When Reid ran into Vance at the rail one morning, he told him to keep an eye out for any good-looking 3-year-olds.
"Well, remember that colt you watched train at Churchill last fall?" Vance said. "There's no horse on the grounds who can beat him. He was second first time out, and I'm gonna run him again pretty soon. Watch him and let me know what you think."
When he was entered on Feb. 9, Reid called Frankel and told him to watch this colt. With Reid watching from Philadelphia Park, Medaglia d'Oro won by 4 1/4 lengths in 1:10 4/5 for the six furlongs, earning a sensational 101 Beyer Speed Figure. Frankel was unable to get to a TV and missed the race, but Reid told him this was a horse they definitely wanted to pursue. Frankel saw the huge speed figures the colt posted and gave Reid the green light.
The Bells told Jensen about the offer, and he felt the price they were offering was too good to pass up.
"If I had known he had run a 101 Beyer in that race, I would have told them not to sell," Jensen said, "When they told me it was Frankel who had bought him, I said, 'Well, at least we'll find out how good he really is.'"
And did they ever, as Medaglia d'Oro developed into one of the leading horses in the country, winning grade I stakes at 3, 4, and 5, while earning over $5.7 million. Not many horses have gone from Kentucky to Kentucky by way of Montana and Arizona.

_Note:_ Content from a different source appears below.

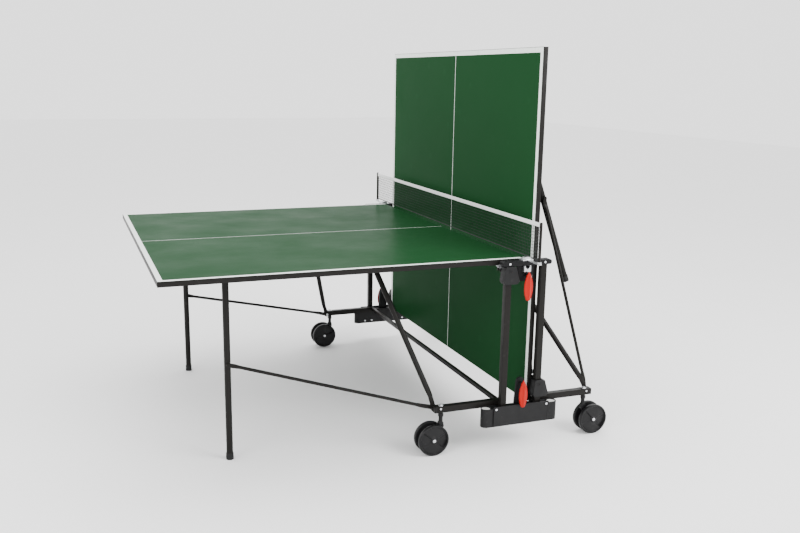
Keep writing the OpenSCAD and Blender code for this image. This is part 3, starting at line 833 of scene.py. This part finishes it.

When his daughter Rachel Alexandra won the Kentucky Oaks, Preakness Stakes, mother Goose, Haskell, and Woodward and Gabby's Golden Gal and Payton d'Oro, captured the Acorn Stakes and Black-Eyed Susan Stakes, respectively, all within a five-week period, Medaglia's d'Oro's stock soared and he joined the elite band of Sheikh Mohammed's stallions at Darley at Jonabell Farm in Lexington. The Sheikh had always been impressed with the horse and the quality of his sales yearlings and 2-year-olds. Earlier that year, Darley had purchased a sale-topping son of Medaglia d’Oro for $1.6 million at the Calder 2-year-old sale.
Three years later, Medaglia d’Oro is one of the most sought-after stallions in the world. And it all began on a little ranch in the middle of the Arizona desert.